The core categories are Demographics (age, gender, location, language), Interests (pages liked, topics followed), and Behaviors (purchase behaviors, device usage). You can layer these to create a detailed customer profile. For example, you could target women aged 25-40, interested in sustainable fashion, who are frequent online shoppers. For even greater precision, you can use Custom Audiences built from your own data, such as website visitors or customer email lists, and Lookalike Audiences, which allow Meta to find new people who share characteristics with your best existing customers.
To track the actions these audiences take, you must implement the Meta Pixel. This snippet of code on your website is non-negotiable for performance marketing. It tracks events like page views, add to carts, and purchases, feeding data back into Ads Manager. This data allows you to measure return on ad spend (ROAS), optimize campaigns for specific conversions, and build the custom audiences mentioned above. Without the Pixel, you are advertising blindly, unable to attribute sales or leads back to your ads.
Leveraging Automation with Advantage+ and Creative Testing
Once your foundational tracking and targeting are solid, you can harness Meta’s automated tools to improve efficiency. The Advantage Plus suite features AI-driven solutions designed to maximize performance. Key tools include Advantage+ Shopping Campaigns, which automate ad creative, placement, and audience targeting for e-commerce objectives, and Advantage+ Audience, which expands your defined audience to include similar high-potential users the system identifies.
It’s important to understand that automation works best when guided by human strategy. You provide the guardrails—such as budget, core audience, and creative assets—and Meta’s algorithm tests and learns to find the best combinations. This is particularly powerful when combined with systematic creative testing.
Testing multiple creative formats is the fastest way to improve ad performance. You should regularly test variables such as:
- Asset type: Single images, carousels, videos, or Reels.
- Copy length and tone: Short and direct versus storytelling.
- Primary text and headlines: Different value propositions and calls-to-action.

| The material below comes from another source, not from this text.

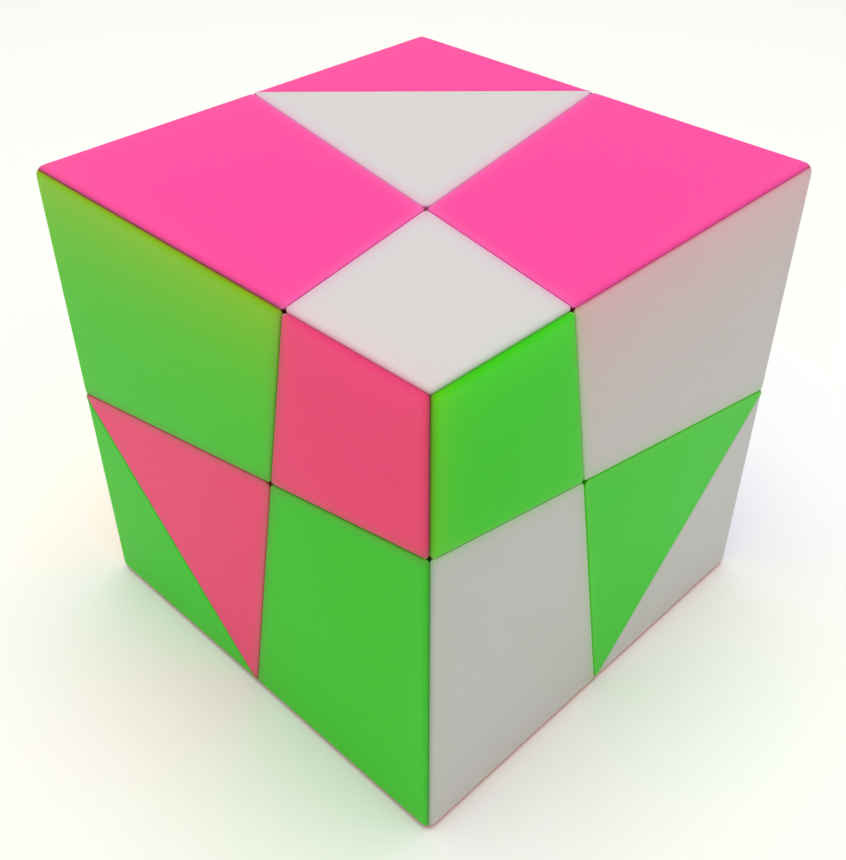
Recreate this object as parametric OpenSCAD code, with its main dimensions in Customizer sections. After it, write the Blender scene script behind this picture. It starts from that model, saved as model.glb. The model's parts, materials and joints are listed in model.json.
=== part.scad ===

- Format-specific features: Using interactive stickers in Reels or different product arrangements in a carousel.
Run these variations within the same ad set to ensure they are served to a comparable audience. The platform will quickly surface which ad creative is driving the lowest cost per result, allowing you to pause underperformers and double down on winners.
Common Pitfalls
Overcomplicating Audience Targeting: It’s tempting to add numerous interest layers to create a "hyper-targeted" audience. This often creates an audience that is too small and expensive to reach. Start broader, use Lookalike Audiences based on your purchasers, and let Meta’s Advantage+ tools help find converters. Your detailed interest data is better used for understanding your customer, not necessarily for restricting your ad delivery.
Neglecting the Meta Pixel and Event Setup: Installing the base Pixel code is only the first step. The critical failure is not setting up or prioritizing the correct conversion events. If you optimize for "Purchases" but that event isn’t properly configured or hasn’t recorded enough data, the algorithm cannot learn. Always use Meta’s Events Manager to verify your Pixel is firing and that your most valuable event (e.g., Purchase, Lead) is active and prioritized.
Failing to Test Creatives Methodically: Changing too many variables at once—like a new audience, new image, and new copy all in one test—makes it impossible to know what caused a change in performance. Use an A/B testing approach: test one major variable at a time (e.g., video vs. image) while keeping the audience, budget, and copy consistent. This yields clear, actionable insights.
Misallocating Budget Across the Hierarchy: A common mistake is setting a campaign-level budget instead of ad set-level budgets when testing. If you want to test two audiences against each other, you need separate, equal budgets at the ad set level to see which performs better. Using a campaign-level budget lets the algorithm shift all funds to the initially better-performing ad set, potentially starving a slower-learning but ultimately valuable audience.
Summary
- Meta Ads Manager uses a mandatory three-tier campaign-ad set-ad hierarchy, with the campaign defining the objective, the ad set controlling audience and budget, and the ad containing the creative assets.
- Effective targeting combines demographics, interests, and behaviors, enhanced by Custom Audiences from your data and Lookalike Audiences for prospecting, all powered by the essential Meta Pixel for tracking and optimization.
- The Advantage Plus suite provides automated campaign, audience, and creative tools that improve performance when given clear goals and quality inputs.
- Continuous, structured testing of creative formats (images, video, copy) is the most reliable way to lower costs and improve engagement.
- Always verify your tracking setup, avoid overly narrow audience targeting, and use proper budget allocation for clear A/B testing results.